The Hidden Price of Progress

One of the things I look back on with nostalgia is having my purchases rung up by a cashier on an old-fashioned cash register. You know, the ones that weighed 1700 pounds and had a marble writing surface, fancy brass decorations, and little numbered signs that popped up in the window when the keys were pushed, and which made a loud and satisfying ka-ching! when the sale was verified by pulling a lever or pushing the "Sale" button. One like this, perhaps...

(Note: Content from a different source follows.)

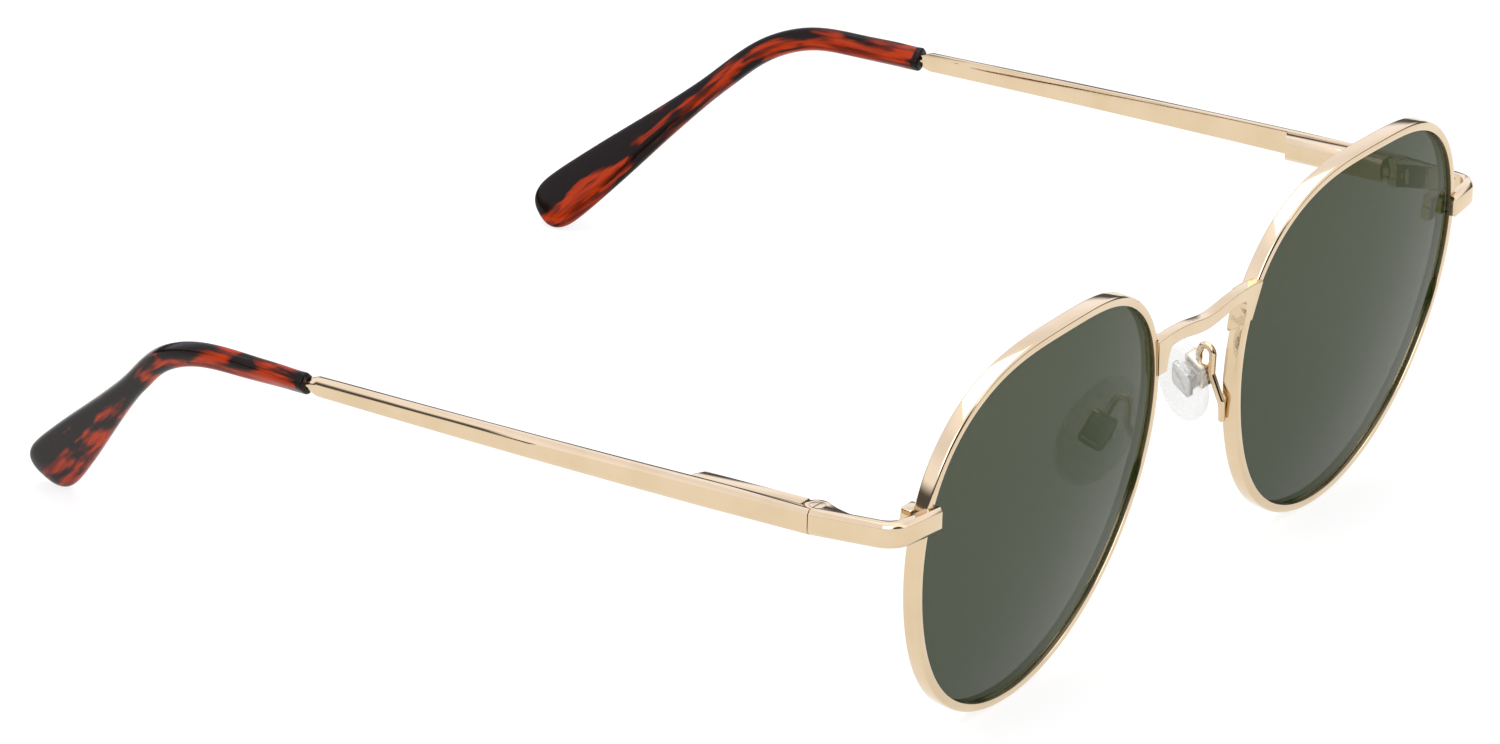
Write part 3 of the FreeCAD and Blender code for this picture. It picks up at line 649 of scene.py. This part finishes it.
@dataclass
class TipPlaces:
    """Distances along and across a tip cover, which runs straight, round a bend and straight again."""

    bend_radius: float = 17.2 * MM
    mouth_depth: float = 0.5 * MM
    first_stretch: Pair = (8 * MM, 9 * MM)
    far_stretch: Pair = (26 * MM, 30 * MM)
    close_stretch: Pair = (12 * MM, 16 * MM)

    @staticmethod
    def middle(points: np.ndarray, distances: np.ndarray, stretch: Pair) -> np.ndarray:
        """The mean of the points whose distances lie in a stretch."""
        return points[(distances > stretch[0]) & (distances < stretch[1])].mean(0)

    def measure(self, points: np.ndarray) -> np.ndarray:
        """Distances of points on a tip cover.

        Args:
            points: the points, in metres.

        Returns:
            For each point the distance along the tip, outwards across it and sideways, in millimetres.
        """
        from_front = points[:, 1] - points[:, 1].min()
        mouth = points[from_front < self.mouth_depth].mean(0)
        first = self.middle(points, from_front, self.first_stretch) - mouth
        first /= np.linalg.norm(first)
        end = points[np.argmax(np.linalg.norm(points - mouth, axis=1))]
        from_end = np.linalg.norm(points - end, axis=1)
        far = self.middle(points, from_end, self.far_stretch)
        last = self.middle(points, from_end, self.close_stretch) - far
        last /= np.linalg.norm(last)
        turn = float(first @ last)
        angle = math.acos(turn)
        setback = self.bend_radius * math.tan(angle / 2)
        reach = float((far - mouth) @ first - ((far - mouth) @ last) * turn) / (1 - turn * turn)
        corner = mouth + first * reach
        bend_start = corner - first * setback
        inward = last - first * turn
        inward /= np.linalg.norm(inward)
        centre = bend_start + inward * self.bend_radius
        sideways = np.cross(first, inward)
        offset = points - centre
        after = points - (corner + last * setback)
        swept = np.arctan2(offset @ first, -(offset @ inward))
        straight = reach - setback
        radius = np.hypot(offset @ first, offset @ inward)
        stretches = [swept < 0, swept > angle]
        along_first = (points - mouth) @ first
        along_last = straight + angle * self.bend_radius + after @ last
        along = np.select(stretches, [along_first, along_last], straight + swept * self.bend_radius)
        across_first = -((points - bend_start) @ inward)
        across_last = after @ np.cross(last, sideways)
        across = np.select(stretches, [across_first, across_last], radius - self.bend_radius)
        return np.stack([along, across, offset @ sideways], 1) / MM


@dataclass
class Temples:
    """Hinges, temple bars and tip covers."""

    dresser: Dresser
    places: TipPlaces = field(default_factory=TipPlaces)
    bar_round: float = 0.30 * MM
    housing_round: float = 0.12 * MM
    screw_round: float = 0.04 * MM

    def build(self) -> None:
        """Makes the temple of each side."""
        for side in Side:
            start = side.value + "_"
            body = start + "temple"
            self.dresser.metal(start + "temple_bar", start + "temple_strip", body, self.bar_round)
            self.dresser.metal(start + "spring_housing", start + "hinge_shell", body, self.housing_round)
            self.dresser.metal(start + "hinge_plunger", start + "hinge_tongue", start + "plunger",
                               self.screw_round)
            screw = Workshop.shape(start + "hinge_screw", start + "hinge_pin", self.screw_round)
            self.dresser.hand_over(screw, "front", "screw_steel", "screw_steel", start + "hinge_screw")
            for inner in ("retaining_pin", "spring_stop"):
                self.dresser.paint_node(start + inner, "screw_steel")
            self.dresser.paint_node(start + "hinge_spring", "spring_steel")
            tip = Workshop.shape(start + "tip_cover", start + "tip_sleeve")
            self.store_places(tip)
            self.dresser.hand_over(tip, body, start + "tortoiseshell", "tortoiseshell", start + "tip_cover")

    def store_places(self, tip: bpy.types.Object) -> None:
        """Stores each vertex's distances along and across the tip, for its pattern.

        Args:
            tip: a tip cover.
        """
        mesh = tip.data
        points = np.empty(len(mesh.vertices) * 3)
        mesh.vertices.foreach_get("co", points)
        places = self.places.measure(points.reshape(-1, 3))
        layer = mesh.attributes.new("tip_place", "FLOAT_VECTOR", "POINT")
        layer.data.foreach_set("vector", places.ravel())


# ---------------------------------------------------------------- studio

@dataclass
class Studio:
    """White floor, white surroundings, soft lamps and the camera."""

    floor_half: float = 3.0
    floor_tone: Triple = (0.80, 0.80, 0.80)
    floor_shadow: Triple = (0.30, 0.30, 0.30)
    floor_glow: float = 0.78
    aim: Triple = (-3.40 * MM, -2.77 * MM, 13.53 * MM)
    azimuth: float = -58.82
    elevation: float = 22.54
    roll: float = 2.88
    distance: float = 1.1082
    lens_mm: float = 221.4
    sensor_mm: float = 36.0
    shift: Pair = (0.0035, 0.0081)
    clip: Pair = (0.05, 50.0)
    fill: float = 0.78
    tent: float = 1.30
    tent_fall: Pair = (0.40, 0.65)
    tent_loss: float = 0.15
    overhead: Pair = (0.70, 0.90)
    overhead_gain: float = 0.25
    band_start: Pair = (-0.02, 0.02)
    band_end: Pair = (0.14, 0.30)
    band_depth: float = 0.92
    card_direction: Triple = (-0.38, -0.87, 0.30)
    card_edges: Pair = (0.885, 0.915)
    card_depth: float = 0.95
    glow_edges: Pair = (0.72, 0.88)
    glow_gain: float = 0.5
    cool_tint: Triple = (0.98, 1.0, 1.12)
    cool_heights: Pair = (0.1, 0.3)

    def build(self) -> None:
        """Makes the studio."""
        self.floor()
        self.world()
        self.lamp("top_softbox", (0.1, 0.1, 1.1), 1.0, 5.0)
        self.lamp("side_softbox", (-1.0, -0.6, 0.8), 0.7, 3.0)
        self.camera()
        bpy.context.scene.view_settings.view_transform = "Standard"

    @staticmethod
    def ray(graph: Graph, *kinds: str) -> Socket:
        """1 on rays of any of the given kinds, such as Camera.

        Args:
            graph: the graph that asks.
            kinds: the kinds of ray.

        Returns:
            1 or 0.
        """
        path = graph.node("ShaderNodeLightPath")
        found = graph.out(path, "Is " + kinds[0] + " Ray")
        for kind in kinds[1:]:
            found = found.maximum(graph.out(path, "Is " + kind + " Ray"))
        return found

    def floor(self) -> None:
        """A wide white floor that keeps a soft shadow."""
        bpy.ops.object.select_all(action="DESELECT")
        bpy.ops.mesh.primitive_plane_add(size=2 * self.floor_half, location=(0, 0, CAD_BOX[0].z))
        plane = bpy.context.active_object
        plane.name = "studio_floor"
        material = bpy.data.materials.new("white_floor")
        graph = Graph(material)
        plain = graph.node("ShaderNodeBsdfDiffuse", {}, {"Color": (*self.floor_tone, 1.0)})
        shaded = graph.node("ShaderNodeBsdfDiffuse", {}, {"Color": (*self.floor_shadow, 1.0)})
        glow = graph.node("ShaderNodeEmission", {}, {"Strength": self.floor_glow})
        bright = graph.node("ShaderNodeAddShader", {}, {0: graph.out(shaded), 1: graph.out(glow)})
        seen = self.ray(graph, "Camera", "Glossy", "Transmission")
        mixed = graph.node("ShaderNodeMixShader", {}, {0: seen, 1: graph.out(plain), 2: graph.out(bright)})
        graph.node("ShaderNodeOutputMaterial", {}, {"Surface": graph.out(mixed)})
        plane.data.materials.append(material)

    def world(self) -> None:
        """White tent with a dark band near the horizon and a black card, for the metal to show."""
        world = bpy.data.worlds.new("white_tent")
        bpy.context.scene.world = world
        graph = Graph(world)
        directions = graph.axes(graph.out(graph.node("ShaderNodeTexCoord"), "Generated"))
        height = directions[2]
        card_axis = Vector(self.card_direction).normalized()
        towards_card = sum((part * share for part, share in zip(directions, card_axis)), 0.0)
        glossy = self.ray(graph, "Glossy")
        open_ray = self.ray(graph, "Camera", "Transmission")
        band = height.step(*self.band_start) * (1 - height.step(*self.band_end))
        card = towards_card.step(*self.card_edges)
        glow = towards_card.step(*self.glow_edges) * (1 - card)
        tent = self.tent - height.step(*self.tent_fall) * self.tent_loss
        tent = tent + height.step(*self.overhead) * self.overhead_gain
        shown = (tent + glow * self.glow_gain) * (1 - band * self.band_depth) * (1 - card * self.card_depth)
        plain = open_ray + (1 - open_ray) * self.fill
        strength = plain * (1 - glossy) + shown * glossy
        colour = graph.blend(glossy * height.step(*self.cool_heights), WHITE, self.cool_tint)
        back = graph.node("ShaderNodeBackground", {}, {"Color": colour, "Strength": strength})
        graph.node("ShaderNodeOutputWorld", {}, {"Surface": graph.out(back)})

    @staticmethod
    def lamp(name: str, place: Triple, size: float, power: float) -> None:
        """One soft square lamp that faces the part.

        Args:
            name: the lamp's name.
            place: where it hangs.
            size: its side.
            power: its power in watts.
        """
        data = bpy.data.lights.new(name, "AREA")
        data.size = size
        data.energy = power
        lamp = bpy.data.objects.new(name, data)
        bpy.context.scene.collection.objects.link(lamp)
        lamp.location = place
        lamp.rotation_mode = "QUATERNION"
        lamp.rotation_quaternion = (-Vector(place)).to_track_quat("-Z", "Y")

    def camera(self) -> None:
        """The camera, in front of the lenses, to one side and a little above."""
        data = bpy.data.cameras.new("camera")
        data.lens = self.lens_mm
        data.sensor_width = self.sensor_mm
        data.shift_x, data.shift_y = self.shift
        data.clip_start, data.clip_end = self.clip
        camera = bpy.data.objects.new("camera", data)
        bpy.context.scene.collection.objects.link(camera)
        turn, rise, tilt = (math.radians(angle) for angle in (self.azimuth, self.elevation, self.roll))
        back = Vector((math.sin(turn) * math.cos(rise), -math.cos(turn) * math.cos(rise), math.sin(rise)))
        right = Vector((0, 0, 1)).cross(back).normalized()
        up = back.cross(right)
        rolled_right = right * math.cos(tilt) + up * math.sin(tilt)
        rolled_up = up * math.cos(tilt) - right * math.sin(tilt)
        place = Vector(self.aim) + back * self.distance
        camera.matrix_world = Matrix([(*row, 1.0) if index == 3 else (*row, 0.0) for index, row in
                                      enumerate((rolled_right, rolled_up, back, place))]).transposed()
        bpy.context.scene.camera = camera


def main() -> None:
    """Builds the looks in order."""
    logging.basicConfig(level=logging.INFO, format="%(message)s")
    dresser = Dresser({
        "gold": GoldPlate().build(),
        "screw_steel": TurnedSteel("plated_screw", (0.72, 0.60, 0.44)).build(),
        "core_metal": TurnedSteel("bright_core_metal", (0.78, 0.77, 0.74), 0.16).build(),
        "spring_steel": TurnedSteel("spring_wire_steel", (0.42, 0.42, 0.43)).build(),
        "lens": SmokedLens().build(),
        "resin": ClearResin().build(),
        "left_tortoiseshell": Tortoiseshell("left_tortoiseshell", (5.3, 0.9, 1.0)).build(),
        "right_tortoiseshell": Tortoiseshell("right_tortoiseshell", (12.2, 2.6, 4.1)).build(),
    })
    Front(dresser).build()
    NosePads(dresser).build()
    Temples(dresser).build()
    Studio().build()


if __name__ == "__main__":
    main()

That was back when you got a bit of a show for your money, as opposed to just a bunch of beeps and squeaks as bored cashiers draw your purchase across a laser window, and rows of lighted, inflated numbers march across a cold, blue screen. There's no adventure and entertainment value in checking out any more.

Or is there?

My beloved Agnes is a wonderful lady, but is suspicious by nature. Her going-in assumption when dealing with stores and salespeople of all sorts is that they are going to try to cheat her somehow, and she must be ever-vigilant to prevent this. One example is our typical trip to the Costco warehouse store, where we typically buy a large cartload of items. Each individual item may be low-priced, but in the aggregate, the cart will usually total out to something approaching the GNP of a typical third-world country. Agnes is usually convinced that an error has been made by the cashier, and will carefully review the receipt line-by-line, trying to translate the truncated description of each item (what's a LG BX HND GRNDS?) before muttering to herself that it's usually correct.

Except when it isn't.

Yesterday, we visited a local store. I had run out of my favorite vanilla syrup, and Agnes picked up a small bag of chocolate and a bag of chips. The cashier dragged each item across the laser window, the system beeped accusingly, and a total sale of $14.27 magically appeared in glowing yellow numbers on the screen. While I paid the bill, Agnes disappeared back into the store, reappearing a few minutes later to tell me that the chocolate - which had rung up at $4.49 - was posted on the shelf at $3.99. She wanted to confront the cashier and demand the extra 50 cents back, but I was tired of shopping and in a hurry to move on, and so we did.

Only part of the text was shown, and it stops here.